> **Exercise requirements**
Output the lines below exactly, please, from the first line until the line with "and their pompoms.", counting both.

++++ Recorded data ++++

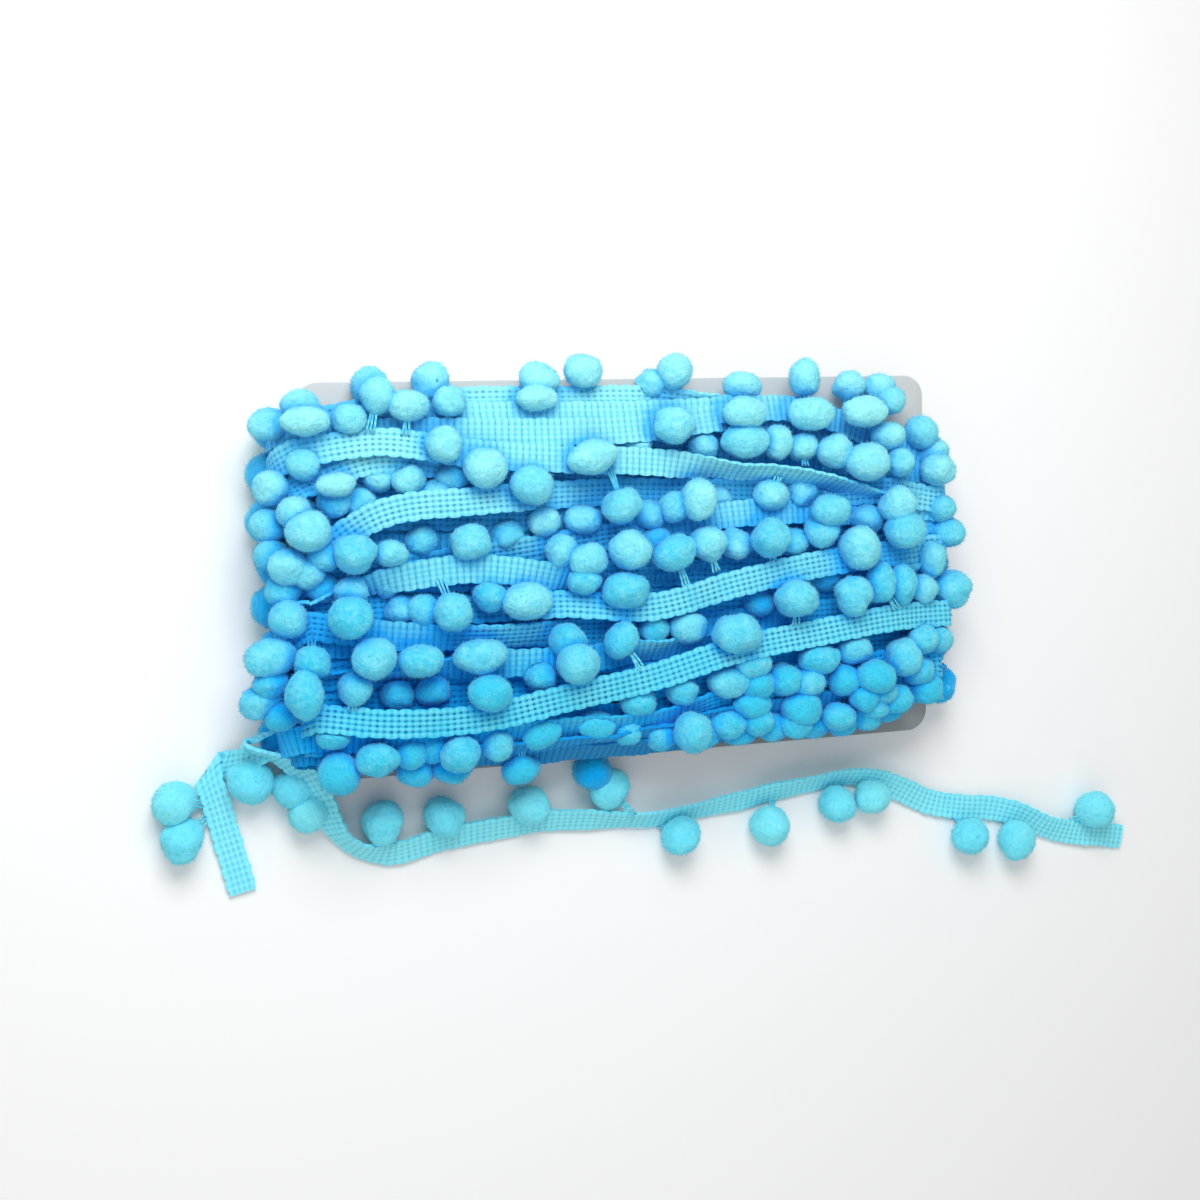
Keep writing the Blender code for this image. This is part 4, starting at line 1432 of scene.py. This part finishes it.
@dataclass
class Winding:
    """The turns round the card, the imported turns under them, and their pompoms.

    The turns sag towards the card's ends, over its front and back. Where they cross they lie stack_gap apart.
    They turn round its ends through twice end_angle, and swing by up to lean degrees. Pompoms are pressed
    against them where they are rolled by less than flat_up_to, and elsewhere their bed is far_off. The packed
    turns drift by packed_shift and draw together on their way to the right end, every other one packed_step
    higher.

    Pompoms of the back start at back_first along each run, to its side and at a height within ranges, and
    those at the ends likewise. Back runs below lowest_hanging have theirs on the upper side, so that none
    hangs out under the card. No pompom lower than small_above is narrower than least_size.
    """

    half: float = CARD_LENGTH / 2
    front_points: int = 101
    arc_points: int = 13
    end_angle: float = 75.0
    end_round: float = 0.7
    front_sag: float = 1.6
    back_sag: float = 2.2
    sag_power: int = 6
    stack_gap: float = 1.0
    settling_rounds: int = 5
    lean: float = 6.0
    flat_up_to: float = 25.0
    far_off: float = 999.0
    packed_level: float = 4.7
    packed_step: float = 0.45
    packed_pitch: float = 6.9
    packed_half: float = 34.5
    packed_shift: float = 12.5
    packed_narrowing: float = 0.84
    packed_ends: tuple = (2.2, 2.8)
    core_size: tuple = (CARD_LENGTH + 2.0, 56.0, 8.4)
    core_rounding: float = 3.2
    card_slot: tuple = (CARD_LENGTH + 0.7, 120.0, 2.7)
    back_pitch: float = 19.0
    back_first: tuple = (4, 16)
    back_aside: tuple = (3.5, 6.5)
    back_height: tuple = (3.6, 4.6)
    side_pitch: float = 9.5
    side_rows: tuple = (-33.0, 34.0)
    side_reach: tuple = (4.5, 6.5)
    side_drop: tuple = (3, 6)
    lowest_hanging: float = -31.0
    least_size: float = 7.3
    small_above: float = 11.2
    heights: dict = field(default_factory=dict)

    def front_x(self) -> np.ndarray:
        """The x of the points over the front."""
        return np.linspace(-self.half, self.half, self.front_points)

    def pairs(self) -> Iterable[tuple[Turn, Turn]]:
        """Each turn with the one that its back run leads to."""
        return zip(TURNS, TURNS[1:] + TURNS[-1:])

    def back_y(self, turn: Turn, after: Turn, x: np.ndarray) -> np.ndarray:
        """Read the course of a turn's back run, on its way to the next turn's left end.

        Args:
            turn: the turn.
            after: the one that it leads to.
            x: where to read it.

        Returns:
            The y there.
        """
        share = 0.5 - np.asarray(x, float) / CARD_LENGTH
        start = turn.course[-1]
        return start + (after.course[0] - start) * share + turn.bow * np.sin(math.pi * share)

    def sag(self, x: np.ndarray, depth: float) -> np.ndarray:
        """How far a run falls towards the card at x, up to a depth at the ends."""
        return depth * (np.abs(x) / self.half) ** self.sag_power

    def settle(self) -> None:
        """Work out how high each front run lies: where two overlap, the higher one passes over the other."""
        x = self.front_x()
        sag = self.sag(x, self.front_sag)
        y = np.array([at_stations(t.course, x) for t in TURNS])
        z = np.array([at_stations(t.levels, x) - sag for t in TURNS])
        for _ in range(self.settling_rounds):
            for column in range(len(x)):
                order = np.argsort(z[:, column])
                for k, high in enumerate(order):
                    for low in order[:k]:
                        apart = abs(y[high, column] - y[low, column]) / TAPE_WIDTH
                        if apart < 1.0:
                            lift = self.stack_gap * min(1.0, 4.0 * (1.0 - apart))
                            z[high, column] = max(z[high, column], z[low, column] + lift)
            z = np.maximum(z, [softened(row, "edge") for row in z])
        self.heights = {turn.name: row for turn, row in zip(TURNS, z)}

    def end_arc(
        self, side: float, stand_off: float, top: float, bottom: float, y: np.ndarray
    ) -> tuple[np.ndarray, np.ndarray]:
        """The tape round one end of the card.

        Args:
            side: 1 for the right end, from the front to the back, and -1 for the left end, the other way.
            stand_off: how far it stands off the card's end.
            top: its height over the card's middle at the front.
            bottom: the same at the back, as a positive depth.
            y: the y of its points.

        Returns:
            Its points and outward directions.
        """
        angle = np.radians(np.linspace(self.end_angle, -self.end_angle, self.arc_points))[::int(side)]
        height = np.where(angle > 0, top, bottom)
        out = self.half + stand_off * np.cos(angle) ** self.end_round
        points = np.stack([side * out, y, height * np.sin(angle)], axis=1)
        return points, np.stack([side * np.cos(angle), 0 * angle, np.sin(angle)], axis=1)

    def loop(self, turn: Turn, after: Turn) -> Line:
        """The closed line of one turn: front, right end, back, left end.

        Args:
            turn: the turn.
            after: the one that its back run leads to.

        Returns:
            The line, with outward normals.
        """
        x = self.front_x()
        y = at_stations(turn.course, x)
        z = self.heights[turn.name]
        depth = turn.under - self.back_sag - TAPE_THICK / 2
        right_y = y[-1] + (turn.course[-1] - y[-1]) * np.linspace(0.0, 1.0, self.arc_points)
        share = np.linspace(0.0, 1.0, self.arc_points + 2)[1:-1]
        left_y = after.course[0] + (y[0] - after.course[0]) * share
        back_x = x[::-2]
        back_z = self.sag(back_x, self.back_sag) - turn.under + TAPE_THICK / 2
        back = np.stack([back_x, self.back_y(turn, after, back_x), back_z], axis=1)
        right, right_outs = self.end_arc(1.0, turn.ends[1], z[-1], depth, right_y)
        left, left_outs = self.end_arc(-1.0, turn.ends[0], z[0], depth, left_y)
        up = np.tile([0.0, 0.0, 1.0], (len(x), 1))
        down = np.tile([0.0, 0.0, -1.0], (len(back), 1))
        middle = np.vstack([np.stack([x, y, z], axis=1), right, back, left])
        middle = middle + np.array([0.0, 0.0, CARD_MIDDLE])
        return self.framed(turn, middle, np.vstack([up, right_outs, down, left_outs]))

    def framed(self, turn: Turn, middle: np.ndarray, outs: np.ndarray) -> Line:
        """Give a closed line its across directions, normals and faces, with the turn's rolls.

        Args:
            turn: the turn.
            middle: the points of its middle line.
            outs: the outward direction at each.

        Returns:
            The line.
        """
        along = unit(np.roll(middle, -1, axis=0) - np.roll(middle, 1, axis=0))
        across = unit(np.cross(outs, along))
        normals = np.cross(along, across)
        front = np.arange(len(middle)) < self.front_points
        seed = sum(map(ord, turn.name))
        lean = self.lean * wobble(seed, 4, 0.6, 3.0)(np.arange(len(middle)) / len(middle))
        xs, degrees = zip(*turn.rolls)
        ends = np.abs(middle[:, 0]) > self.half
        lean = lean + np.where(front | ends, np.interp(middle[:, 0], xs, degrees), 0.0)
        lean = softened(lean, "wrap")
        across = turned(across, along, np.radians(lean))
        normals = turned(normals, along, np.radians(lean))
        xs, shares = zip(*turn.faces)
        left = middle[:, 0] < -self.half
        ribbed = np.where(front | left, np.interp(middle[:, 0], xs, shares), shares[-1])
        return Line(middle, across, normals, ribbed, closed=True)

    def packed_loops(self) -> Iterable[tuple[str, Line]]:
        """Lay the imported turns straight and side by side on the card.

        Yields:
            The name and line of each.
        """
        count = int(self.packed_half * 2 / self.packed_pitch) + 1
        for k in range(count):
            y = -self.packed_half + k * self.packed_pitch
            level = self.packed_level + self.packed_step * (k % 2)
            face = GRID if k % 3 else RIBS
            shares = np.linspace(1.0, self.packed_narrowing, len(STATIONS))
            course = tuple(y * share - self.packed_shift * (1.0 - share) for share in shares)
            turn = Turn("packed_%02d" % k, course, (), 0, level, faces=face, ends=self.packed_ends)
            self.heights[turn.name] = np.full(self.front_points, level)
            yield turn.name, self.loop(turn, turn)

    def back_pompoms(self, turn: Turn, after: Turn, draw: random.Random) -> Iterable[Pompom]:
        """Place the pompoms of a back run, between the winding and the surface.

        Args:
            turn: the turn.
            after: the one that it leads to.
            draw: the source of chance.

        Yields:
            Each pompom.
        """
        x = -self.half + draw.uniform(*self.back_first)
        while x < self.half:
            run = float(self.back_y(turn, after, x))
            side = -1.0 if run > self.lowest_hanging else 1.0
            y = run + side * draw.uniform(*self.back_aside)
            place = np.array([x, y, draw.uniform(*self.back_height)])
            root = np.array([x, run + side * TAPE_WIDTH / 2, CARD_MIDDLE - turn.under + 0.4])
            size = POMPOM * 0.95
            yield Pompom(place, (size, size, size * 0.85), 0.0, int(x * 7) + 9000, root, Group.BACK)
            x += self.back_pitch * draw.uniform(0.85, 1.15)

    def side_pompoms(self, draw: random.Random) -> Iterable[Pompom]:
        """Place the pompoms low at both ends, under those that show.

        Args:
            draw: the source of chance.

        Yields:
            Each pompom.
        """
        for side in (-1, 1):
            y = self.side_rows[0] + (side + 1)
            while y < self.side_rows[1]:
                x = side * (self.half + draw.uniform(*self.side_reach))
                place = np.array([x, y, CARD_MIDDLE - draw.uniform(*self.side_drop)])
                root = place - np.array([side * 5.0, -3.0, 0.0])
                size = POMPOM * draw.uniform(0.86, 1.0)
                yield Pompom(place, (size, size, size * 0.9), 0.0, int(y * 5) + 500 * side, root, Group.END)
                y += self.side_pitch * draw.uniform(0.9, 1.15)

    def edge_near(self, centre: np.ndarray) -> np.ndarray:
        """Find the nearest point of a front run's edge to a pompom.

        Args:
            centre: the pompom's middle.

        Returns:
            The point that its threads leave.
        """
        x = self.front_x()
        edges = []
        for turn in TURNS:
            y = at_stations(turn.course, x)
            z = self.heights[turn.name] + CARD_MIDDLE
            edges.extend(np.stack([x, y + side * TAPE_WIDTH / 2, z], axis=1) for side in (-1, 1))
        points = np.vstack(edges)
        return points[np.linalg.norm(points - centre, axis=1).argmin()]

    def pompoms(self) -> list[Pompom]:
        """Place all pompoms of the winding.

        Returns:
            The pompoms, each with the place on the tape that its threads leave.
        """
        draw = random.Random(7)
        held = {(x1, y1): np.array([x0, y0, CARD_MIDDLE + level]) for x0, y0, level, x1, y1 in THREADS}
        made = []
        for x, y, level, width, length, *turn in (row for zone in ZONES for row in zone):
            centre = np.array([x, y, CARD_MIDDLE + level])
            least = self.least_size if level < self.small_above else 0.0
            width, length = max(width, least), max(length, least * 0.92)
            depth = min(width, length) * draw.uniform(0.95, 1.1)
            root = held[(x, y)] if (x, y) in held else self.edge_near(centre)
            group = Group.UPPER if y > 0 else Group.LOWER
            angle = turn[0] if turn else 0.0
            made.append(Pompom(centre, (width, length, depth), angle, 31 * len(made), root, group))
        for turn, after in self.pairs():
            made.extend(self.back_pompoms(turn, after, draw))
        made.extend(self.side_pompoms(draw))
        return made

    def beds(self) -> list[Bed]:
        """List the runs that pompoms are pressed against.

        Returns:
            The front and back run of each turn.
        """
        x = self.front_x()
        beds = []
        for turn, after in self.pairs():
            rolled = np.interp(x, *zip(*turn.rolls))
            y = np.where(np.abs(rolled) < self.flat_up_to, at_stations(turn.course, x), self.far_off)
            beds.append(Bed(x, y, self.heights[turn.name] + CARD_MIDDLE, 1.0))
            back_z = np.full(len(x), CARD_MIDDLE - turn.under + TAPE_THICK / 2)
            beds.append(Bed(x, self.back_y(turn, after, x), back_z, -1.0))
        return beds

    def core(self, material: bpy.types.Material) -> bpy.types.Object:
        """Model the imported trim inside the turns, as a rounded block.

        Args:
            material: the material of the tape.

        Returns:
            The block, with a slot for the card.
        """
        item = block("packed_core", self.core_size)
        apply_modifier(item, "BEVEL", width=self.core_rounding * MM, segments=5)
        slot = block("card_slot", self.card_slot)
        apply_modifier(item, "BOOLEAN", operation="DIFFERENCE", solver="EXACT", object=slot)
        bpy.data.objects.remove(slot)
        item.data.uv_layers[0].name = "tape"
        smooth_shade(item, 40.0)
        return dress(item, material)

    def build(self, looks: Looks) -> list[bpy.types.Object]:
        """Model and dress the whole winding.

        Args:
            looks: the materials.

        Returns:
            Its objects.
        """
        self.settle()
        made = [self.core(looks.tape)]
        for name, line in self.packed_loops():
            strip = Strip("turn_" + name, line, seed=len(made), cells=2, per_rib=2)
            made.append(dress(strip.build(), looks.tape))
        for k, (turn, after) in enumerate(self.pairs()):
            strip = Strip("turn_" + turn.name, self.loop(turn, after), seed=40 + k, shade=turn.shade)
            made.append(dress(strip.build(), looks.tape))
        made.extend(self.soft_parts(looks))
        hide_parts("wound_trim")
        return made

    def soft_parts(self, looks: Looks) -> list[bpy.types.Object]:
        """Model the pompoms and threads of the winding, joined by where they lie.

        Args:
            looks: the materials.

        Returns:
            The pieces.
        """
        pompoms = self.pompoms()
        maker, plain_maker = PompomMaker(4), PompomMaker(3)
        shapes = [(plain_maker if p.group is Group.BACK else maker).shaped(p) for p in pompoms]
        maker.bedded(shapes, pompoms, self.beds())
        maker.pressed(shapes, pompoms)
        maker.grounded(shapes)
        made = []
        for group in (Group.UPPER, Group.LOWER, Group.BACK, Group.END):
            mine = [k for k, p in enumerate(pompoms) if p.group is group]
            seen = group is not Group.BACK
            made += soft_pieces(
                "%s_" + group.value, maker if seen else plain_maker, [shapes[k] for k in mine],
                [pompoms[k] for k in mine], looks.pompom, looks.thread, piled=seen,
            )
        return made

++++

> **Written response**
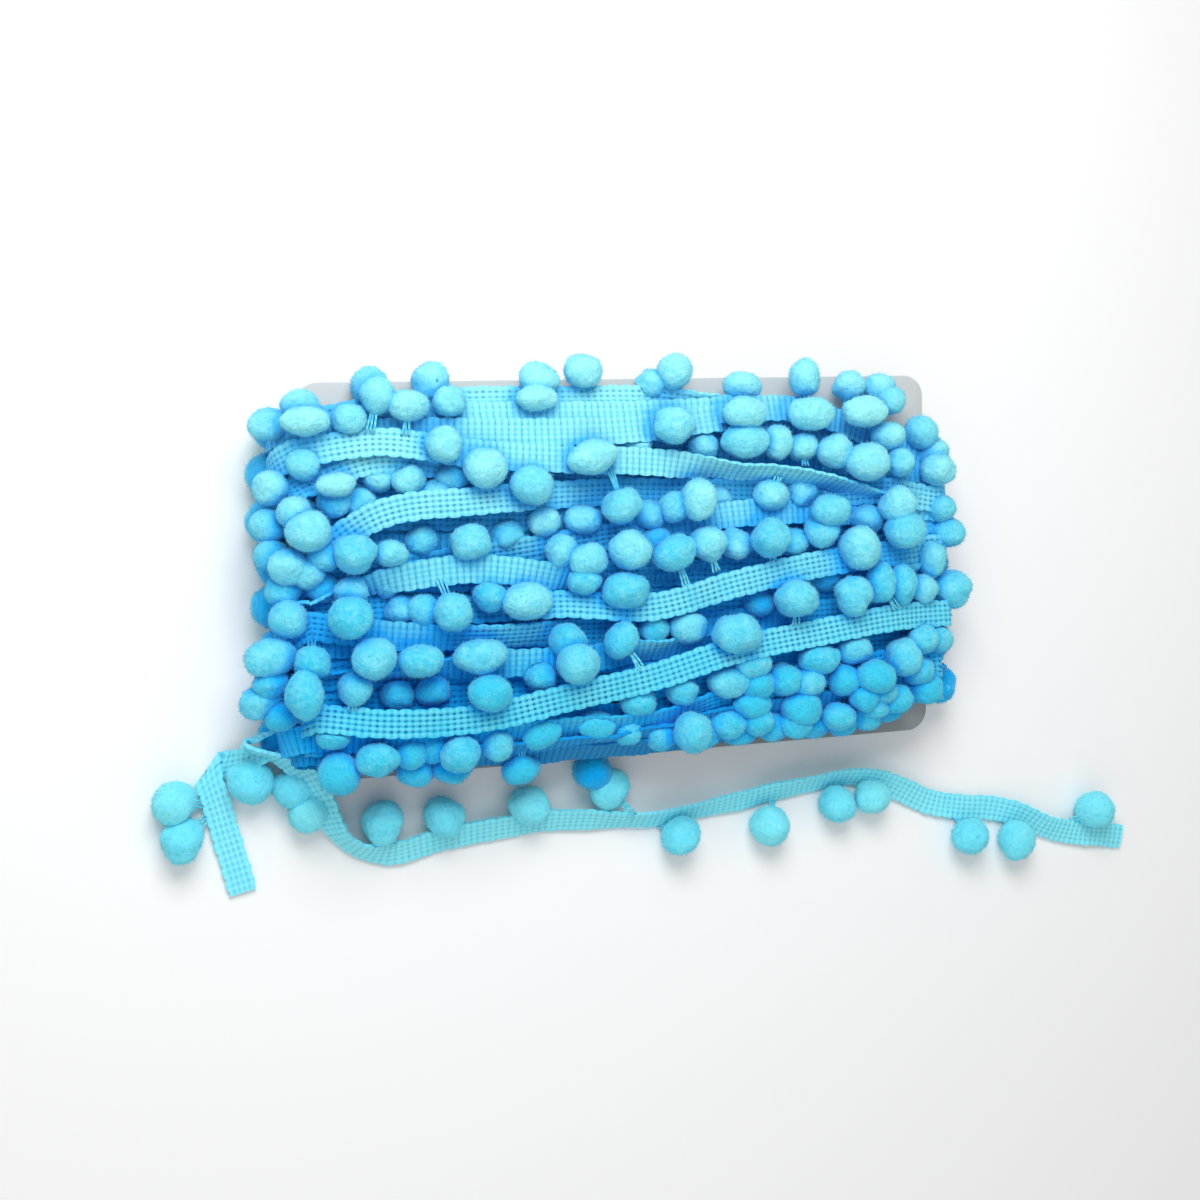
Keep writing the Blender code for this image. This is part 4, starting at line 1432 of scene.py. This part finishes it.
@dataclass
class Winding:
    """The turns round the card, the imported turns under them, and their pompoms.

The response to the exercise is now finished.